Kerjasama Bani Sadr dengan Kelompok Munafikin Khalq (MKO), menyebarkan aksi-aksi kekerasan, lambat dalam mempertahankan daerah-daerah perbatasan Iran dan tidak berusaha melawan agresi rezim Baath Irak dalam Perang 8 Tahun memunculkan rencana mosi tidak percaya atas kelayakan Bani Sadr di parlemen. Draf ini akhirnya disetujui oleh parlemen.

Sementara itu, Imam Khomeini ra pada 20 Khordad 1360 Hs mencabut kembali mandatnya yang menetapkan Bani Sadr sebagai Panglima Tertinggi Militer. Akhirnya, Parlemen Iran dalam voting yang dilakukan menyepakati draf ketidaklayakan politik Bani Sadr dan Imam Khomeini ra pada 1 Tir 1360 Hs. Sejak saat itu, Bani Sadr semakiin dekat kelompok teroris MKO yang berujung pada gugur syahidnya para pejabat tinggi Iran. Bani Sadr meninggalkan Iran dengan berdandan sebagai seorang wanita bersama pemimpin kelompok teroris MKO melarikan diri dari Iran menuju Perancis.

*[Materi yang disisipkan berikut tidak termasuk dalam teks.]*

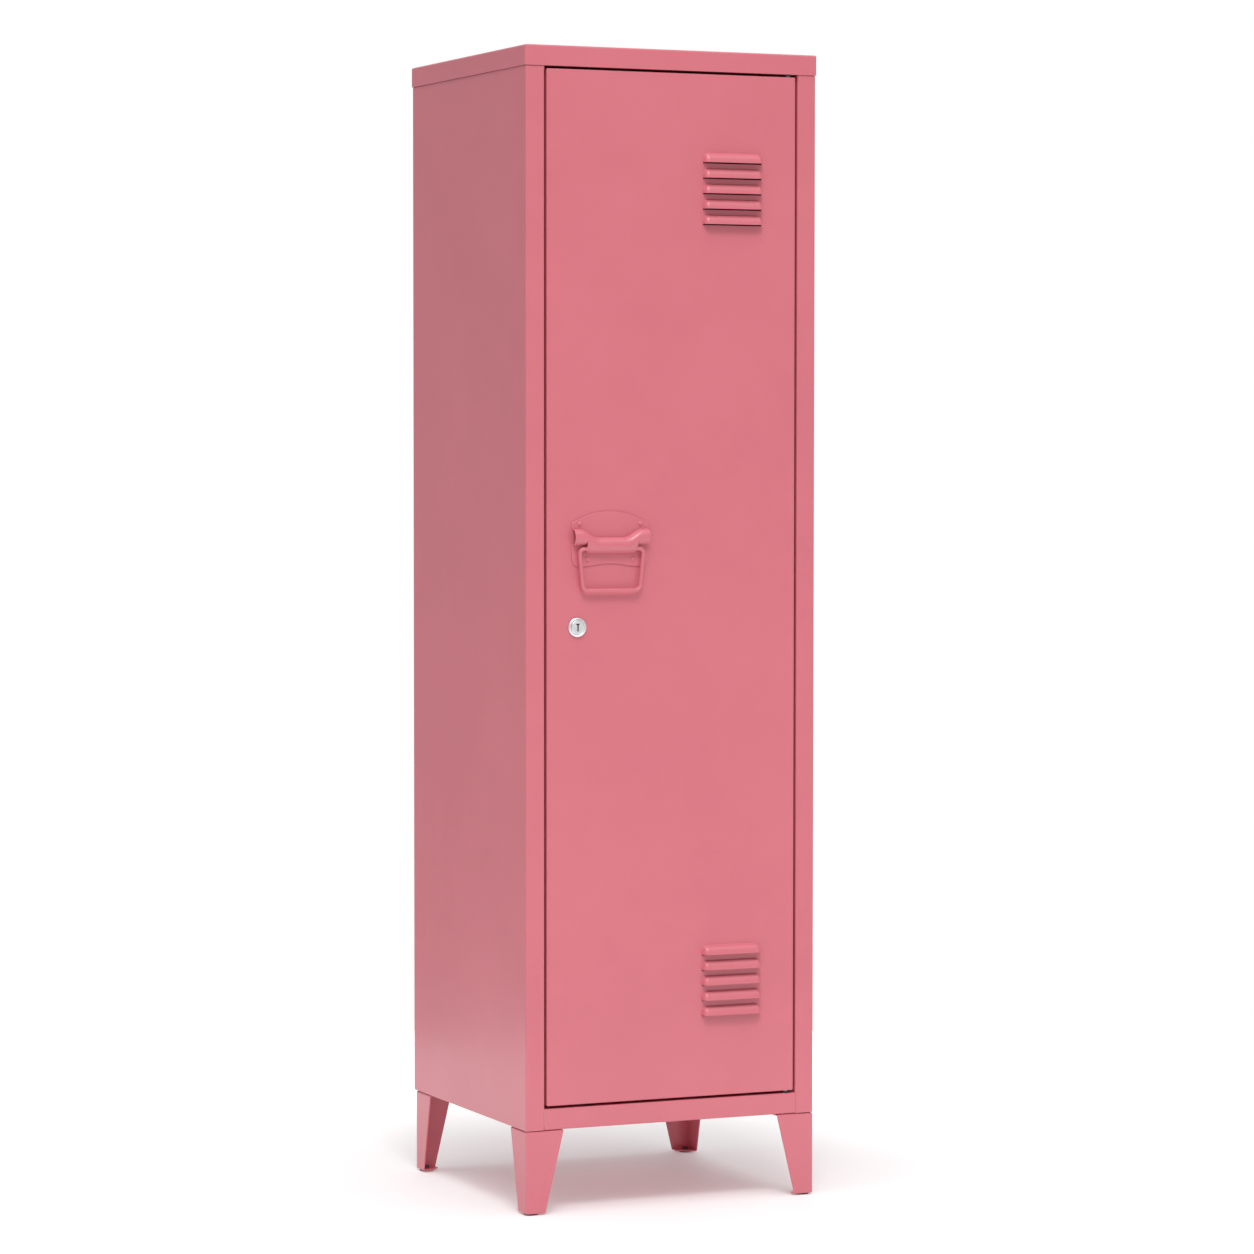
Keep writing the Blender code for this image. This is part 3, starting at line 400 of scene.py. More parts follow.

Setelah kejadian itu, rakyat Iran kembali menuju tempat-tempat pemungutan suara dalam pemilu presiden dan dengan suara mayoritas Mohammad Ali Rajai terpilih sebagai presiden Iran kedua.

Hamas menang dalam pemilu

13 tahun yang lalu, tanggal 25 Januari 2006, Gerakan perlawanan Islam Palestina(HAMAS), berhasil meraih kemenangan dalam pemilu Palestina, meski baru pertama kali tampil sebagai peserta pemilu.

 

Dalam pemilu ini, kendati media-media massa Barat dan rezim Zionis Israel gencar melontarkan propaganda gelap anti-Hamas, namun gerakan perjuangan Palestina ini mampu menguasai 76 kursi parlemen dari 132 kursi yang diperebutkan. Dengan kemenangan tersebut, Ismail Haniyah terpilih sebagai perdana menteri Pemerintah Otorita Palestina. Haniyeh juga mengumumkan rencananya untuk membentuk pemerintah persatuan nasional Palestina, yang akan diikuti juga oleh Organisasi Pembebasan Palestina.

Namun rezim Zionis Israel dan sejumlah negara-negara Barat, khususnya AS terus berupaya menumbangkan pemerintah demokratis Hamas, dengan beragam tekanan ekonomi, politik, militer, dan propaganda, lantaran Hamas tidak mengakui eksistensi rezim Zionis Israel. Tentu saja, upaya destruktif rezim Zionis dan Barat ini, bertentangan nyata dengan slogan demokrasi dan HAM yang selalu mereka promosikan. Barat, khususnya AS, justru lebih memilih kepentingan haram Tel Aviv dan mengabaikan penderitaan rakyat Palestina.